The use of AI and ML appears to be most beneficial when incorporated into mission-support applications: Leveraging those autonomous capabilities in workload reduction efforts offer lower risk from a flight-critical nature, while still providing significant value and assistance for the end user.

“We continue to drive crew workload down to avoid task saturation and better enable the warfighter. This is particularly important when a crew or aircraft is in an urgent situation,” Conroy says. “Our cognitive decision-aiding and machine augmentation capabilities are designed to assist the crew in combat, and if necessary, automatically control the aircraft when required.” As military helicopter avionics push deeper into military missions, Conroy asserts that Northrop Grumman also intends to implement AI and ML into their avionics mission solutions in ways that include sensor data processing and exploitation, augmented situational awareness, threat intent prediction, and response planning and execution.

Optionally piloted airborne platforms are also at the vanguard of AI- and ML-powered helicopter avionics. At the 2019 Paris Air Show, Sikorsky (a Lockheed Martin subsidiary), together with Collins Aerospace, demonstrated technology that the companies said would enable fielding of a pilotless UH-60 Black Hawk. (Figure 2.) The soon-to-be-unmanned vehicle will take to the skies for the same reasons autonomous workload reduction systems exist: to let pilots and crews commit more time to the mission. But that in no way means that autonomous advancements will stop there.

21

Figure 2 | Sikorsky tests its fly-by-wire technology that the company says will enable autonomous flight for rotary- and fixed-wing aircraft. Lockheed Martin photo.

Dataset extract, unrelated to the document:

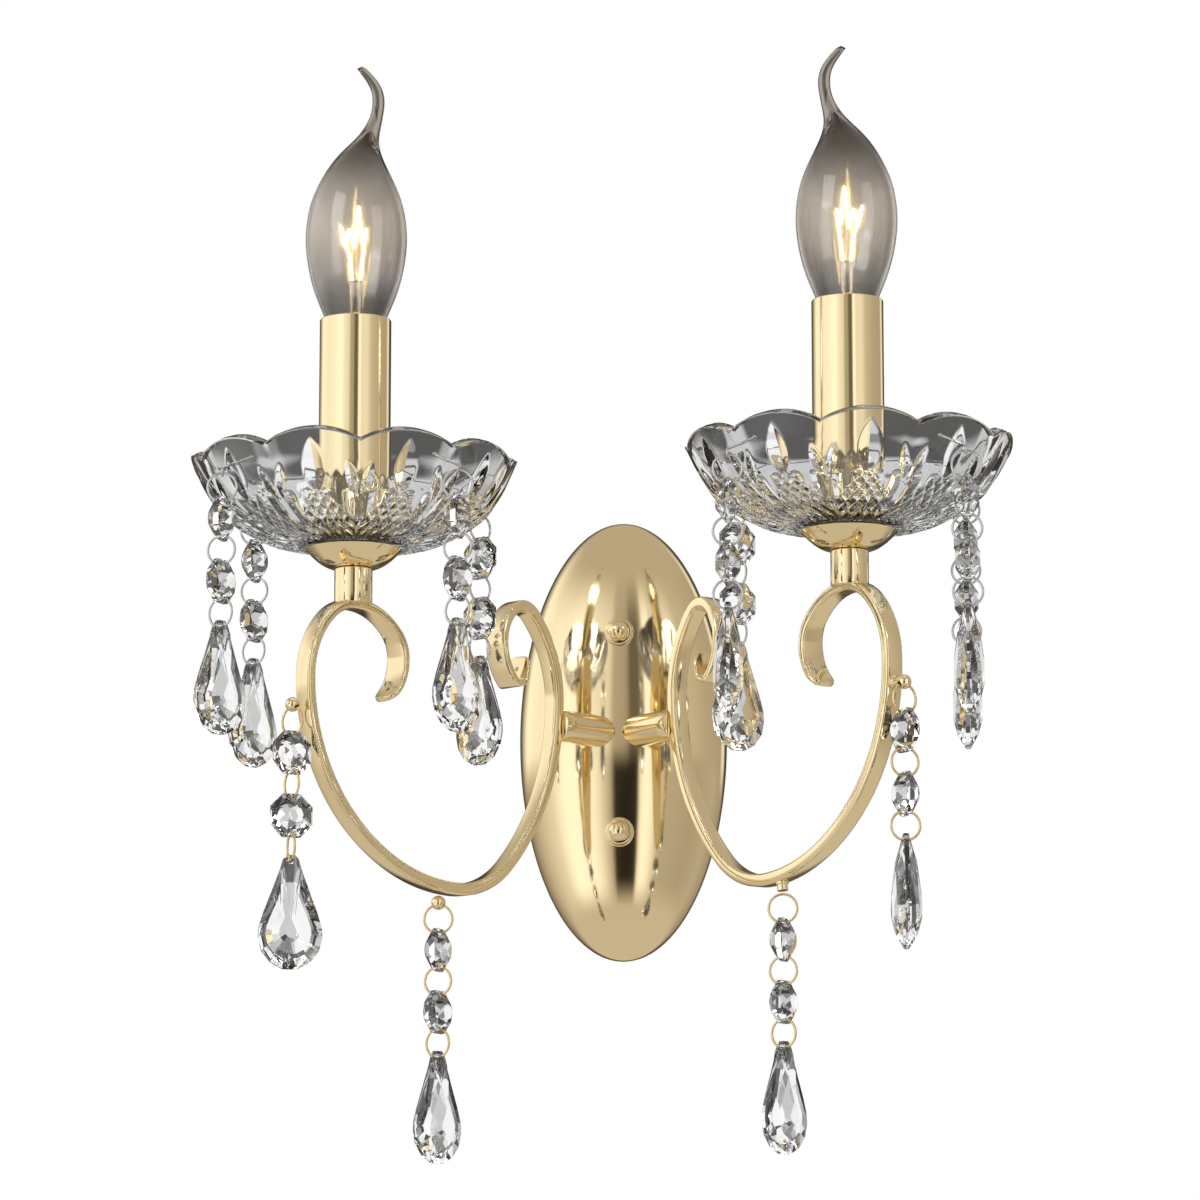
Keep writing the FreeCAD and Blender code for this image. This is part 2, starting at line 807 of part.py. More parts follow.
notch.Length = dish_radius * 1.2
notch.setExpression("Length", (S["dish_radius"] * 1.2).text)
lobes = dish_form.newObject("PartDesign::PolarPattern", "lobes")
lobes.Originals = [notch]
lobes.Axis = (plane_of(dish_form, "Z_Axis"), [""])
lobes.Angle = 360
lobes.setExpression("Occurrences", S["lobe_count"].text)
dish_form.Tip = lobes

# Each lobe carries an olive: a long pointed cut, where a wheel with a V-shaped edge met the wall.
side_arc = Part.Arc(
    Vector(dish_knee_radius, 0, dish_knee_height),
    Vector(number(side_r), 0, number(side_h)),
    Vector(dish_radius, 0, dish_height),
).toShape().Curve
rise_above = olive_height - side_arc.Center.z
outward_run = math.sqrt(side_arc.Radius**2 - rise_above**2)
square_out = Vector(outward_run, 0, rise_above) * (1 / side_arc.Radius)
hub = side_arc.Center + square_out * (side_arc.Radius + wheel_radius - olive_depth)
half_edge = olive_half_width * 1.5
bevel = half_edge * olive_depth / olive_half_width
flanks = [
    Part.makeCone(wheel_radius, wheel_radius - bevel, half_edge, hub, Vector(0, way, 0)) for way in (1, -1)
]
wheels = []
for n in range(lobe_count):
    wheel = flanks[0].fuse(flanks[1])
    wheel.rotate(Vector(0, 0, 0), Vector(0, 0, 1), 90 + (n + 0.5) * 360 / lobe_count)
    wheels.append(wheel)
cut_dish = cut(dish_form, shown(Part.makeCompound(wheels), "olive_wheels"), "olive_dish")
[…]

“When you start to focus on how the machine does something more predictably based on machine inputs and a variety of inputs that may change and vary over time, that’s where you really get into the more challenging areas,” Schreck says. “That’s where we’re working with the customers and the rest of the industry, looking at how far you can really push that line when you’re talking about the avionics, the flying piece of the mission.”